Creating gardens that affect us in that intimate way is something that takes a lifetime to master and then it’s just there for a moment in time, a season, or that point where the light hits a particular angle through the leaves of a tree that a camera will never capture. That’s what I aspire to. Aspiring to nature is probably foolish but irresistible. Nature helps by doing most of the work once you’ve set things in place.
If I were a plant I’d be a puriri (Vitex lucens). A puriri is a native tree that hosts a rich ecology, birds and insects and epiphytes. It’s not just a tree, it’s everything that lives around it too. It often looks a bit messy because of this but it’s never alone.”
Miguel Urquijo, Co-founder of Urquijo-Kastner
“A good garden cannot be made by someone who does not know and love growing things.
Gardens are not about plants. At least not in a country where plants are put to the limit of their possibilities with extreme temperatures and low humidity. Dumping all the responsibility of the appearance of a garden over 12 months on the plants is not sensible. The gardens in our country need to be made not only of plants, but of material elements (stone, water, ceramic, wood, etc.). Plants are very important, but don’t create the spaces by themselves.
There is something else, deeper and not so easy to perceive, requiring not only professionalism but also some sensitivity; to build a garden that seeks to instil peace, tranquillity and connection in its users we have to use, as far as possible, local materials and native plants. Both the cultural and natural elements of a place must be valued if we want to evoke a feeling of integration, of belonging.
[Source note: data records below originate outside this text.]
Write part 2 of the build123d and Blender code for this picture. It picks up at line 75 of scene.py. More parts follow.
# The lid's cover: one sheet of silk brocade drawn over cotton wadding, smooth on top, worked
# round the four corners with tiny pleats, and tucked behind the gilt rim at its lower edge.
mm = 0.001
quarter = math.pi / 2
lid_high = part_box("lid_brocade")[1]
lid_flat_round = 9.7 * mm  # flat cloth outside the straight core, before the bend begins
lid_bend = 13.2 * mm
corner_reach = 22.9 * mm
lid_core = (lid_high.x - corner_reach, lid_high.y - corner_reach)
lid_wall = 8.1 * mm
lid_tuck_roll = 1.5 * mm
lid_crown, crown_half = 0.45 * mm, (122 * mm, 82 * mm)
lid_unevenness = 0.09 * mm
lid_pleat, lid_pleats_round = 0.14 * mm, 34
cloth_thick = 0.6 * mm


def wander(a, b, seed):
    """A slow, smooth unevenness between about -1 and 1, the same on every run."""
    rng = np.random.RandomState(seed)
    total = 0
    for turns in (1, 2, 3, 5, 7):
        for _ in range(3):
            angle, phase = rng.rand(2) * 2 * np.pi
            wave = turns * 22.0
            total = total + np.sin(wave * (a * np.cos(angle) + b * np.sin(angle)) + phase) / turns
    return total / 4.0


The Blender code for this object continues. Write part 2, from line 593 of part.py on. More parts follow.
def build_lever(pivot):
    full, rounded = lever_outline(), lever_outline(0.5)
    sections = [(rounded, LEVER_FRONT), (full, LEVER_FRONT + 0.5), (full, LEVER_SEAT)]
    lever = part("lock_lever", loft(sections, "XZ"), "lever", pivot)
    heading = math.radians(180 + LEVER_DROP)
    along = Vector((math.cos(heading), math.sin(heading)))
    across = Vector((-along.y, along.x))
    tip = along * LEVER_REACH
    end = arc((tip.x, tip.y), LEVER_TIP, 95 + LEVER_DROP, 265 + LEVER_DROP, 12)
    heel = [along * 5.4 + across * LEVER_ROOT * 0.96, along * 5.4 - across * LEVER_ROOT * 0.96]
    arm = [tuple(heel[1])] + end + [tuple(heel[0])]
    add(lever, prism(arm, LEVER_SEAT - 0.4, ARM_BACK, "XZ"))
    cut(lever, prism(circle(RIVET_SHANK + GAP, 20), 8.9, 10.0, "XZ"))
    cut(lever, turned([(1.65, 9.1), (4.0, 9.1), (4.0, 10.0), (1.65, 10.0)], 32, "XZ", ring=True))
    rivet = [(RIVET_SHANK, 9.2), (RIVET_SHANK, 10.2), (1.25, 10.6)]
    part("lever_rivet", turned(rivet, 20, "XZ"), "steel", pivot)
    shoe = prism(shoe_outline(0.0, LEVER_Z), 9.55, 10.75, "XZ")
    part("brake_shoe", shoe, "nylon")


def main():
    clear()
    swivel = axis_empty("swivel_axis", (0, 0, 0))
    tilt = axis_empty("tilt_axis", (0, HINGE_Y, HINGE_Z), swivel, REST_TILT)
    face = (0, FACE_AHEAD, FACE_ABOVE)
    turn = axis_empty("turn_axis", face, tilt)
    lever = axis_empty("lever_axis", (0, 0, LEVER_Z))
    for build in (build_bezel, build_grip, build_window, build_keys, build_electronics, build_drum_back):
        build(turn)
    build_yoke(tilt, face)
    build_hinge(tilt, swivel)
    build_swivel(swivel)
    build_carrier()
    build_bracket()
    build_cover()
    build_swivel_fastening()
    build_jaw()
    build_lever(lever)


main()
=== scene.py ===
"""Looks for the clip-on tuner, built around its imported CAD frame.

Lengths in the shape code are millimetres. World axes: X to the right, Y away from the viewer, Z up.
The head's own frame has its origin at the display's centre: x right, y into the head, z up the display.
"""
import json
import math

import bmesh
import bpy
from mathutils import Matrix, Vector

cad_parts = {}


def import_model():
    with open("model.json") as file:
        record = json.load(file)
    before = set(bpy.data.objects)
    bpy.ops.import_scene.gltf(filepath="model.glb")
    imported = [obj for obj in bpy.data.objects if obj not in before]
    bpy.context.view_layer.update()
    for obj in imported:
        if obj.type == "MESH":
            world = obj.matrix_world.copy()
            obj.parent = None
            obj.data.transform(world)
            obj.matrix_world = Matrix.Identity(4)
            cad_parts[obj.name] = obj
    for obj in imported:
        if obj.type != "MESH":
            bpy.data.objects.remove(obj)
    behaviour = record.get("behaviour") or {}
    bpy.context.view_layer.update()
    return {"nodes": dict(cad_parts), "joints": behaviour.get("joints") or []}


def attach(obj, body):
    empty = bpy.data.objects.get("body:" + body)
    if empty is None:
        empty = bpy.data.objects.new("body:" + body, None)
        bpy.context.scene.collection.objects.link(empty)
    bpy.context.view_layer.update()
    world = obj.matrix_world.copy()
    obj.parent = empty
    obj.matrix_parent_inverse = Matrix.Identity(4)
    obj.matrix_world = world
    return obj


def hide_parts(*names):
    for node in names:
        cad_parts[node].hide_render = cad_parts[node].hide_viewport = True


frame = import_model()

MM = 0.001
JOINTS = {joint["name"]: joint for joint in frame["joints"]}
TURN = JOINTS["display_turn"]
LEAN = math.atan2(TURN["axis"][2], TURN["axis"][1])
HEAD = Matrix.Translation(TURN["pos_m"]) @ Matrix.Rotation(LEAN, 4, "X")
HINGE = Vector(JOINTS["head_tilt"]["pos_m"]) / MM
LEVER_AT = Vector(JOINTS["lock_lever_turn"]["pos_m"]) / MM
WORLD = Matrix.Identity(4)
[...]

Termites, using soil and grass, create impressive sand cathedrals just as beavers cut trees to build dams for their nests. Both are creating their homeness. For this, both use elements they have in their closest environment. We humans fundamentally do the same.
Although our scale of modification is not comparable, we modify space exercising our power with the aim of creating a sense of homeness. As a species, our idea of home is always difficult to define and varies according to culture. Nature can be enormously beautiful, even sublime, but we could not say that it is precisely friendly or welcoming; for that reason, it will never be home. For this we have to transform it.
In the end, our solution is to make a garden. For this we must inspire ourselves, extract the essences or abstract a model from the landscape we are working within. But NOT imitate it. We have to contribute to it with our vision, but not make a copy.”
Phillip Johnson, Principal Designer at Phillip Johnson Landscapes
“I like to educate our clients about how precious water is, and how clever we can be with it.
I get really excited by water. Every property I go to, I immediately do a SWAT analysis of every downpipe, finding out what happens when the rain falls, checking the altitude, slope, water flow, water storage etcetera… My ultimate goal is for my clients to call me and tell me the frogs have arrived. I want to create outcomes where we bring certain species back into urban environments.
The drains at my own property are harvested to capture water run-off. We’ve got a billabong up the top which we regulate by transferring certain downpipes at certain times of the year to replenish it. It’s not linked to driveway runoff because that’s a highly nutrient-rich water, which could potentially throw the whole system out.
In Australia, we have access to a diverse palette of plants that can create amazing effects and also create protection for local bird and animal life. It makes me really upset that we don’t utilise the diversity of our native plants. It’s such an amazing resource we’ve got – all these plants that can grow on next to no water, attract birds and insects, and are incredibly beautiful. It’s beyond belief. I want to create habitat to support biodiversity. This is really important to me.
Getting people connected – that’s what’s important. If we can become more connected to nature in our urban environment, maybe in housing estates out of Sydney or Melbourne, we can learn, we can respond, we can heal this planet one garden at a time.”